I take exception to the term 'gravity well'. This is just trivial semantics, but this is how the term messed me up. I considered a gravity well analogous to a regular water well, just for the sake of visualization, and compared it to the gravity 'well' of the Earth. I deduced that the pressure at the bottom of the well would be greatest, so then the pressure at the center of the Earth, or the 'bottom' of the well should also be greatest. But then I considered that the center of the Earth could not be the bottom of the Earth's gravity well because at the center of the Earth you would be 'weightless'. So then I figured then to make the analogy work, the SURFACE of the Earth had to be the bottom of the gravity well, because as you moved toward the center, gravity would decrease (actually just start acting in the other direction as you passed through more of the Earth's mass). The pressure at the bottom of a well is greatest, but for Earth to have a gravity 'well' that would suggest that there would have to be another 'source' of gravity in order for it to be like a 'well'. I still can't wrap my head around weightlessness at the center of the Earth, because you really would have negative weight, and that doesn't seem right either. Well, I played this head game with myself for about an hour and decided that either the analogy was just a bad analogy, or that the analogy was a good analogy, and we were looking at gravity backwards. Of course, it's just a bad analogy. Unless you're heavier at the center of the earth, then it's a good analogy. Yeah bad analogy.

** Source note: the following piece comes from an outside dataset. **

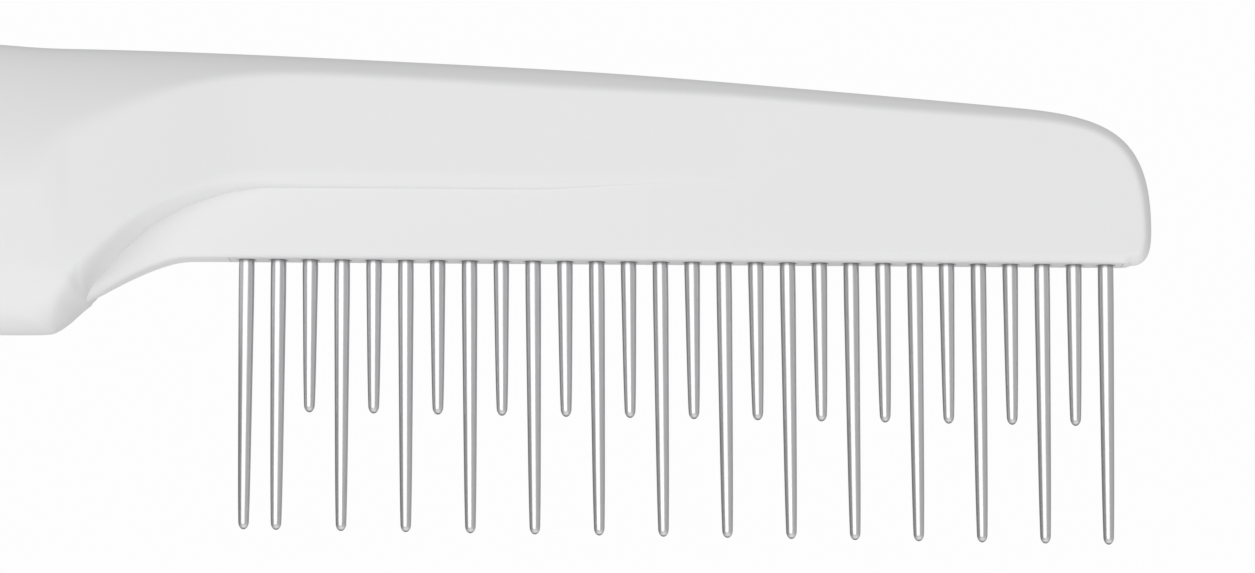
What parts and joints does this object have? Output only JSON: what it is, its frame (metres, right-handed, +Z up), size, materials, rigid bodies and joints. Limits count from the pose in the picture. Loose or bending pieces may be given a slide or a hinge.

Next, I really hate that diagram/animation attempting to describe visually how gravity works by putting the Earth on a black trampoline with blue gridlines, and then a moon spinning around it on the concave created by the Earth, like that silly toy designed to make your kids ask you for all your change. It may seem helpful, but if you show people who don't know any better, which is most of the world, they are going to continue to think that gravity works in a 2 dimensional way. We already have the disadvantage of having lived in a 2 dimensional gravitational field, and our minds are conditioned to think about gravity in a 2 dimensional way. Gravity needs to be visualized and practiced in a 3 dimensional way, as it actually acts, rather than the way we have perceived it since the beginning.

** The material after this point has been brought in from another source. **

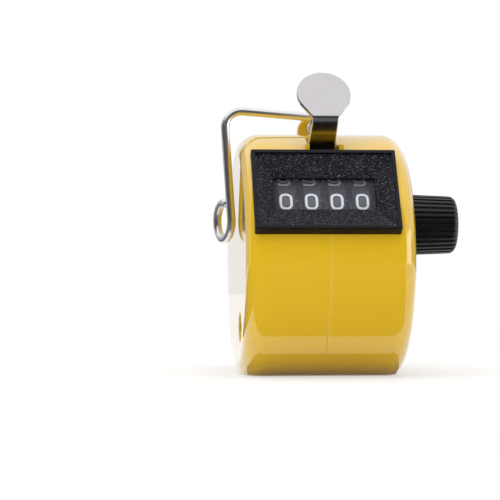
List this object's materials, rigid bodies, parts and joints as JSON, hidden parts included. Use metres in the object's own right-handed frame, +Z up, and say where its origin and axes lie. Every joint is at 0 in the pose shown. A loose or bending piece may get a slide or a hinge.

Also, and I'm going to catch flak for this, I think the word constant needs to be preceded by another word like 'practical', or 'scalar'. This is because I just don't think there are any true constants. It doesn't seem possible in my mind. That's probably just due to my inexperience, but I think I have a good reason to believe nothing's truly constant.
I also predict that real soon, we won't even have a use for the word 'gravity'.

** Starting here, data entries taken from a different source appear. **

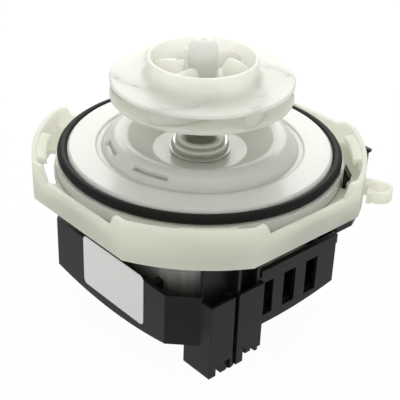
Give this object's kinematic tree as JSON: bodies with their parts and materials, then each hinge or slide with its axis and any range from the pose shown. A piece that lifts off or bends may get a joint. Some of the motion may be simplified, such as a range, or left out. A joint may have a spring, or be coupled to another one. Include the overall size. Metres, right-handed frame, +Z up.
{
  "type": "dishwasher circulation pump",
  "caption": "Wash pump with a closed impeller on a vertical shaft, a square bayonet flange with sealing ring and an open-frame motor with plug sockets.",
  "frame": {"origin": "on the shaft axis, in the plane of the cover plate's shoulder that carries the sealing ring", "axes": "+Z up the shaft to the impeller's nose, +X out of the motor frame's face with the air slots and the sockets, -Y out of the face with the bare rating plate"},
  "size_m": [0.1417, 0.1395, 0.1286],
  "materials": {
    "white_plastic": "satin, slightly translucent",
    "impeller_plastic": "satin, slightly translucent",
    "black_plastic": "satin",
    "black_rubber": "smooth",
    "stainless_steel": "ground",
    "polished_steel": "polished",
    "electrical_steel": "stacked sheets",
    "cast_aluminium": "as cast",
    "sintered_bronze": "porous, oiled",
    "felt": "oiled felt",
    "spring_steel": "bright",
    "carbon": "lapped",
    "ceramic": "lapped",
    "copper_wire": "enamelled wire",
    "bobbin_plastic": "satin",
    "zinc_steel": "zinc plated",
    "tin_brass": "tin plated",
    "blank_label": "satin film"
  },
  "bodies": {
    "housing": {"bayonet_flange": "white_plastic", "cover_plate": "white_plastic", "sealing_ring": "black_rubber", "front_bracket": "black_plastic", "bracket_screws": "zinc_steel", "stator_stack": "electrical_steel", "coil_bobbins": "bobbin_plastic", "windings": "copper_wire", "motor_frame": "black_plastic", "terminal_blades": "tin_brass", "stator_bolts": "zinc_steel", "label_plate": "blank_label", "front_bush": "sintered_bronze", "rear_bush": "sintered_bronze", "front_felt": "felt", "rear_felt": "felt", "front_retainer": "spring_steel", "rear_retainer": "spring_steel", "seal_cup": "polished_steel", "seal_spring": "spring_steel"},
    "rotor": {"impeller_base": "impeller_plastic", "impeller_shroud": "impeller_plastic", "shaft": "stainless_steel", "rotor_core": "electrical_steel", "front_end_ring": "cast_aluminium", "rear_end_ring": "cast_aluminium", "thrust_washers": "bobbin_plastic", "seal_seat": "ceramic", "seal_boot": "black_rubber"},
    "seal_face": {"seal_face": "carbon"}
  },
  "joints": [
    {"name": "rotor_spin", "type": "hinge", "parent": "housing", "child": "rotor", "pos_m": [0, 0, 0], "axis": [0, 0, 1], "continuous": true},
    {"name": "seal_face_slide", "type": "slide", "parent": "housing", "child": "seal_face", "axis": [0, 0, 1], "range_m": [-0.0012, 0], "stiffness_N_per_m": 600, "springref_m": 0.006, "deforming": ["seal_spring"]}
  ]
}
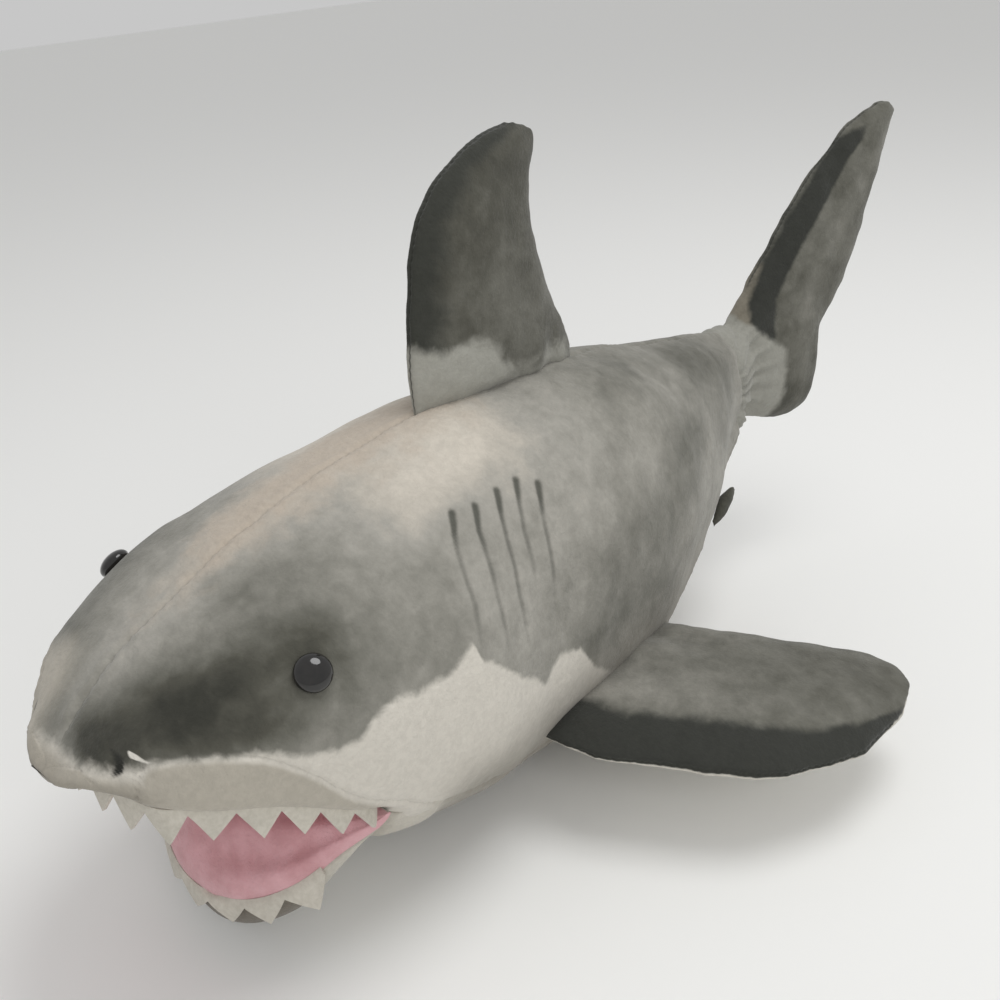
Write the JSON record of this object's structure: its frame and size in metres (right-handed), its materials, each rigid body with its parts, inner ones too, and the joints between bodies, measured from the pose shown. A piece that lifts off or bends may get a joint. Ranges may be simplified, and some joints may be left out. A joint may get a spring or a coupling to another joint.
{
  "type": "plush shark toy",
  "caption": "Stuffed plush shark with an open soft mouth, felt teeth, domed plastic eyes, and soft dorsal, side and tail fins that flex and spring back.",
  "frame": {"origin": "centre of the bounding box in plan, on the surface that the belly rests on", "axes": "+Y from the head to the tail, +Z from the belly to the back, +X to the shark's left"},
  "size_m": [0.3882, 0.6037, 0.3196],
  "materials": {
    "printed_plush": "short-pile printed plush",
    "belly_plush": "short-pile plush",
    "fin_plush": "short-pile printed plush",
    "mouth_fleece": "brushed fleece",
    "tooth_felt": "pressed felt",
    "eye_plastic": "moulded and polished",
    "washer_plastic": "as moulded",
    "stuffing": "loose polyester fibre"
  },
  "bodies": {
    "body": {"body_stuffing": "stuffing", "flank_panel_left": "printed_plush", "flank_panel_right": "printed_plush", "belly_panel": "belly_plush", "upper_lip_left": "belly_plush", "upper_lip_right": "belly_plush", "palate_lining": "mouth_fleece", "upper_teeth": "tooth_felt", "eye_left": "eye_plastic", "eye_right": "eye_plastic", "eye_washer_left": "washer_plastic", "eye_washer_right": "washer_plastic", "pelvic_top_left": "fin_plush", "pelvic_under_left": "belly_plush", "pelvic_top_right": "fin_plush", "pelvic_under_right": "belly_plush"},
    "jaw": {"chin_panel": "belly_plush", "jaw_lining": "mouth_fleece", "jaw_stuffing": "stuffing", "lower_teeth": "tooth_felt"},
    "dorsal_fin": {"dorsal_panel_left": "fin_plush", "dorsal_panel_right": "fin_plush", "dorsal_stuffing": "stuffing"},
    "left_pectoral_fin": {"pectoral_top_left": "fin_plush", "pectoral_under_left": "belly_plush", "pectoral_stuffing_left": "stuffing"},
    "right_pectoral_fin": {"pectoral_top_right": "fin_plush", "pectoral_under_right": "belly_plush", "pectoral_stuffing_right": "stuffing"},
    "tail": {"tail_panel_left": "fin_plush", "tail_panel_right": "fin_plush", "tail_stuffing": "stuffing"}
  },
  "joints": [
    {"name": "jaw_hinge", "type": "hinge", "parent": "body", "child": "jaw", "pos_m": [0, -0.1975, 0.075], "axis": [1, 0, 0], "range_deg": [-28, 2], "stiffness_Nm_per_rad": 0.6},
    {"name": "tail_bend", "type": "hinge", "parent": "body", "child": "tail", "pos_m": [0, 0.1878, 0.1333], "axis": [0, 0, 1], "range_deg": [-12, 50], "stiffness_Nm_per_rad": 0.8},
    {"name": "dorsal_flop", "type": "hinge", "parent": "body", "child": "dorsal_fin", "pos_m": [0, -0.0982, 0.2056], "axis": [0, 0.9983, -0.0583], "range_deg": [-25, 25], "stiffness_Nm_per_rad": 0.6},
    {"name": "left_pectoral_flap", "type": "hinge", "parent": "body", "child": "left_pectoral_fin", "pos_m": [0.0776, -0.0992, 0.05], "axis": [0.0812, -0.9967, 0], "range_deg": [-15, 40], "stiffness_Nm_per_rad": 1.2},
    {"name": "right_pectoral_flap", "type": "hinge", "parent": "body", "child": "right_pectoral_fin", "pos_m": [-0.0776, -0.0992, 0.05], "axis": [0.0812, 0.9967, 0], "range_deg": [-15, 40], "stiffness_Nm_per_rad": 1.2}
  ]
}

I am not a scientist, but I've always been interested in it, and my interest over the years has only increased. Probably as we've learned more about the universe and the world, and media has propagated the discoveries, I've become more learned. I know about just enough right now to be a danger to myself and others, but here's my contribution to science as it is relative to how we communicate it to each other.
First, the word 'space' is a word that I think should just be thrown out the airlock. If I were to define space, it would be an area completely devoid of all energy. Space carries a connotation of emptiness and nothingness which space is absolutely not. If we continue to throw this word at our kids, with it's multitude of uses and meanings, we're doing the future a disservice.
I take exception to the term 'gravity well'. This is just trivial semantics, but this is how the term messed me up. I considered a gravity well analogous to a regular water well, just for the sake of visualization, and compared it to the gravity 'well' of the Earth. I deduced that the pressure at the bottom of the well would be greatest, so then the pressure at the center of the Earth, or the 'bottom' of the well should also be greatest. But then I considered that the center of the Earth could not be the bottom of the Earth's gravity well because at the center of the Earth you would be 'weightless'. So then I figured then to make the analogy work, the SURFACE of the Earth had to be the bottom of the gravity well, because as you moved toward the center, gravity would decrease (actually just start acting in the other direction as you passed through more of the Earth's mass). The pressure at the bottom of a well is greatest, but for Earth to have a gravity 'well' that would suggest that there would have to be another 'source' of gravity in order for it to be like a 'well'. I still can't wrap my head around weightlessness at the center of the Earth, because you really would have negative weight, and that doesn't seem right either. Well, I played this head game with myself for about an hour and decided that either the analogy was just a bad analogy, or that the analogy was a good analogy, and we were looking at gravity backwards. Of course, it's just a bad analogy. Unless you're heavier at the center of the earth, then it's a good analogy. Yeah bad analogy.
Next, I really hate that diagram/animation attempting to describe visually how gravity works by putting the Earth on a black trampoline with blue gridlines, and then a moon spinning around it on the concave created by the Earth, like that silly toy designed to make your kids ask you for all your change. It may seem helpful, but if you show people who don't know any better, which is most of the world, they are going to continue to think that gravity works in a 2 dimensional way. We already have the disadvantage of having lived in a 2 dimensional gravitational field, and our minds are conditioned to think about gravity in a 2 dimensional way. Gravity needs to be visualized and practiced in a 3 dimensional way, as it actually acts, rather than the way we have perceived it since the beginning.
Also, and I'm going to catch flak for this, I think the word constant needs to be preceded by another word like 'practical', or 'scalar'. This is because I just don't think there are any true constants. It doesn't seem possible in my mind. That's probably just due to my inexperience, but I think I have a good reason to believe nothing's truly constant.
I also predict that real soon, we won't even have a use for the word 'gravity'.